Mother and child before

Indian monkeys

At last the baby turns towards the camera

Monkey with baby

Slightly closer

I decided to stay very very still based on the theory that any movement might antagonise her into some form of attack. In what appeared to be only a few seconds she is frightened away by every waiter in the restaurant who recognise my plight and came flying to my rescue shouting and clapping their hands. Her ejection from the table proved nearly as dramatic as her arrival with cutlery and coffee flying through the air with her and her baby clinging on. It might have been one of the scariest but was also one of the most beautiful sights I have ever encountered.

Mumbai and Home 18th April

A sad sunny beautiful morning to be leaving Rajastan for the drive back to Jaipur and the flight back to Mumbai and on to London. I’m dreading saying goodbye to Manjeet who has been so much a part of this trip; always early, always smiling, air con running, water bottles at the ready and with a Formula One driving talent that literally saved our skins on many an occasion through the trip. This man has the reactions of Lewis Hamilton and the speed to go with, his swerving avoided many a dog, cow, sheep and rickshaw. But most of all he was just lovely company and had a miraculous talent to find half decent loos amongst the roughest of streets.

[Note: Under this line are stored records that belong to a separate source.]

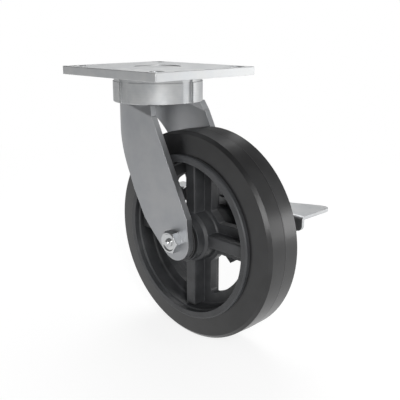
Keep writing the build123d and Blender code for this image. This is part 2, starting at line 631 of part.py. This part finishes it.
def pedal_flange(start_x, end_x, start_reach, end_reach, corner):
    """A flange bent out from the top of the web; its reach grows from its start to its end."""
    with BuildPart() as flange:
        with BuildSketch(Plane.YZ.offset(start_x)):
            with BuildLine():
                FilletPolyline(
                    (LEVER_FACE_Y + LEVER_THICKNESS / 2, LEVER_BEND_Z),
                    (LEVER_FACE_Y + LEVER_THICKNESS / 2, LEVER_TOP_Z - LEVER_THICKNESS / 2),
                    (end_reach, LEVER_TOP_Z - LEVER_THICKNESS / 2),
                    radius=PEDAL_BEND_RADIUS - LEVER_THICKNESS / 2 - 0.01,
                )
            trace(line_width=LEVER_THICKNESS)
        extrude(amount=end_x - start_x)
        with BuildSketch(Plane.XY.offset(LEVER_BEND_Z)) as outline:
            with BuildLine():
                Polyline(
                    (start_x, LEVER_FACE_Y),
                    (end_x, LEVER_FACE_Y),
                    (end_x, end_reach),
                    (start_x, start_reach),
                    close=True,
                )
            make_face()
            fillet(outline.vertices().sort_by(Axis.Y)[2:], corner)
        extrude(amount=PEDAL_BEND_RADIUS, mode=Mode.INTERSECT)
    return flange.part


with BuildPart() as brake_lever:
    with BuildSketch(Plane.XZ.offset(-LEVER_FACE_Y)) as lever_web:
        with BuildLine():
            Polyline(
                (LEVER_FRONT_X, LEVER_BEND_Z),
                (FRONT_PEDAL_END_X, LEVER_BEND_Z),
                (FRONT_PEDAL_END_X + PEDAL_BEND_RADIUS, LEVER_TOP_Z),
                (PEDAL_FRONT_X - PEDAL_BEND_RADIUS, LEVER_TOP_Z),
                (PEDAL_FRONT_X, LEVER_BEND_Z),
                (LEVER_END_X, LEVER_BEND_Z),
                (LEVER_END_X, LEVER_END_Z),
                (LEVER_END_X - LEVER_END_RADIUS, LEVER_END_Z),
                (AXLE_X + LEVER_DROP_RUN, AXLE_Z - LEVER_DROP),
                (LEVER_FRONT_X + LEVER_FRONT_ARM, LEVER_END_Z),
                (LEVER_FRONT_X, LEVER_END_Z),
                close=True,
            )
        make_face()
        end_corners = lever_web.vertices().group_by(Axis.Y)[1].sort_by(Axis.X)
        fillet([end_corners[0], end_corners[-1]], LEVER_END_RADIUS - 0.1)
        with Locations((AXLE_X, AXLE_Z)):
            Circle(SLEEVE_RADIUS + PIN_FIT, mode=Mode.SUBTRACT)
    extrude(amount=-LEVER_THICKNESS)
    add(pedal_flange(PEDAL_FRONT_X, LEVER_END_X, FRONT_PEDAL_REACH_Y, PEDAL_REACH_Y, PEDAL_CORNER))
    add(
        pedal_flange(
            LEVER_FRONT_X, FRONT_PEDAL_END_X, FRONT_PEDAL_REACH_Y, FRONT_PEDAL_REACH_Y, FRONT_PEDAL_CORNER
        )
    )
brake_lever.part.label = "brake_lever"

os.makedirs("parts", exist_ok=True)
export_step(top_plate.part, "parts/top_plate.step")
export_step(inner_raceway.part, "parts/inner_raceway.step")
export_step(race_balls.part, "parts/race_balls.step")
export_step(outer_raceway.part, "parts/outer_raceway.step")
export_step(raceway_seal.part, "parts/raceway_seal.step")
export_step(dust_cap.part, "parts/dust_cap.step")
export_step(ball_fill_plug.part, "parts/ball_fill_plug.step")
export_step(raceway_grease_nipple, "parts/raceway_grease_nipple.step")
export_step(near_leg, "parts/near_leg.step")
export_step(far_leg, "parts/far_leg.step")
export_step(axle_bolt.part, "parts/axle_bolt.step")
export_step(axle_grease_nipple, "parts/axle_grease_nipple.step")
export_step(axle_washer.part, "parts/axle_washer.step")
export_step(axle_nut.part, "parts/axle_nut.step")
export_step(thrust_washer.part, "parts/thrust_washer.step")
export_step(bearing_sleeve.part, "parts/bearing_sleeve.step")
export_step(wheel_casting.part, "parts/wheel_casting.step")
export_step(tyre.part, "parts/tyre.step")
export_step(bearing_race.part, "parts/bearing_race.step")
export_step(bearing_rollers.part, "parts/bearing_rollers.step")
export_step(bearing_cage.part, "parts/bearing_cage.step")
export_step(brake_lever.part, "parts/brake_lever.step")
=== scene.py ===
import math

import bpy
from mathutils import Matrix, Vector

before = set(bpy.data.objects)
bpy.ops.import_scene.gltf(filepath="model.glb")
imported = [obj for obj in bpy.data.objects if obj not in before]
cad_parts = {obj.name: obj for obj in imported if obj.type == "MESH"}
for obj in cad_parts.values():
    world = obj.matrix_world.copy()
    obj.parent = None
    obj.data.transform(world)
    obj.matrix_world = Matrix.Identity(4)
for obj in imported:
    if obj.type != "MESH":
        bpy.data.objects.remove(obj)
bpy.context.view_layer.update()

# Swivel castor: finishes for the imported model, with a studio and a camera. Lengths are in
# metres, +Z is up, the origin is the centre of the mounting face, and the wheel trails
# towards +X. Every piece of the castor is a CAD node that keeps its shape, so nothing is
# added to it here.

MM = 0.001
AXLE = Vector((63.5, 0.0, -156.6)) * MM
FLOOR_Z = -258.6 * MM

# The noise behind most finishes: soft clouds with some finer mottle in them
CLOUDY = {"Detail": 3.0, "Roughness": 0.55}

# Noise values crowd round a half, so patterns are read between these two pairs of values:
# the narrow one gives patches that stand apart, the wide one a softer change.
NARROW = {"From Min": 0.35, "From Max": 0.65}
WIDE = {"From Min": 0.3, "From Max": 0.7}

# Wear follows the cosine between a face's own normal and the one rounded over its edges
WEAR_STARTS = 0.999
WEAR_IS_FULL = 0.93


def linear(hex_colour):
    """The linear RGBA value of an sRGB hex colour."""
    channels = [int(hex_colour[i:i + 2], 16) / 255 for i in (0, 2, 4)]
    return (*[c / 12.92 if c <= 0.04045 else ((c + 0.055) / 1.055) ** 2.4
              for c in channels], 1.0)


def per_patch(size_mm):
    """The scale of a noise whose patches are about size_mm across."""
    return 1.0 / (size_mm * MM)


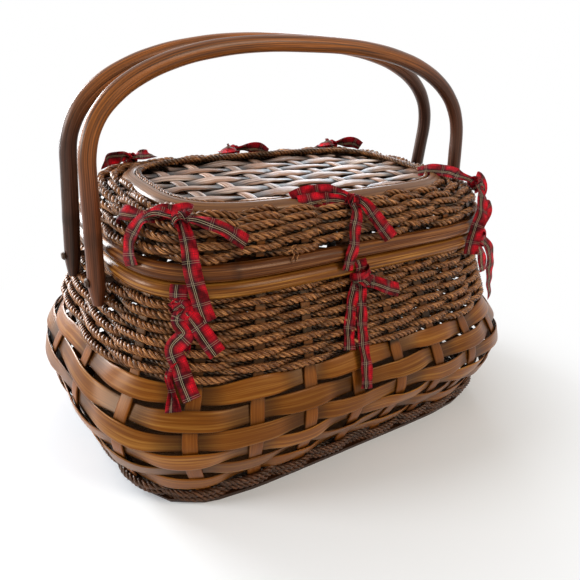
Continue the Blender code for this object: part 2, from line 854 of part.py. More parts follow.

I arrive very late in Mumbai, internal flights in India leaving a great deal to be desired in my opinion. Most of all any tiny little bit of any kind of coordination and organisation. By the time I check in its gone 9pm and my early night seems to have gone out of the window. You see I’ve planned dinner in the nothing short of what turns out to be awesome Italian restaurant in the hotel and am like a child in a sweet shop as I feast on simply the most delicious freshly baked focaccia dipped deep into Italian olive oil followed by the most wondrous pizza I can recall, blistered with charring and molten mozzarella. I’ve loved the curries, the street food, the paneers and the pakoras but sometimes, just sometimes, a change is as good as a rest.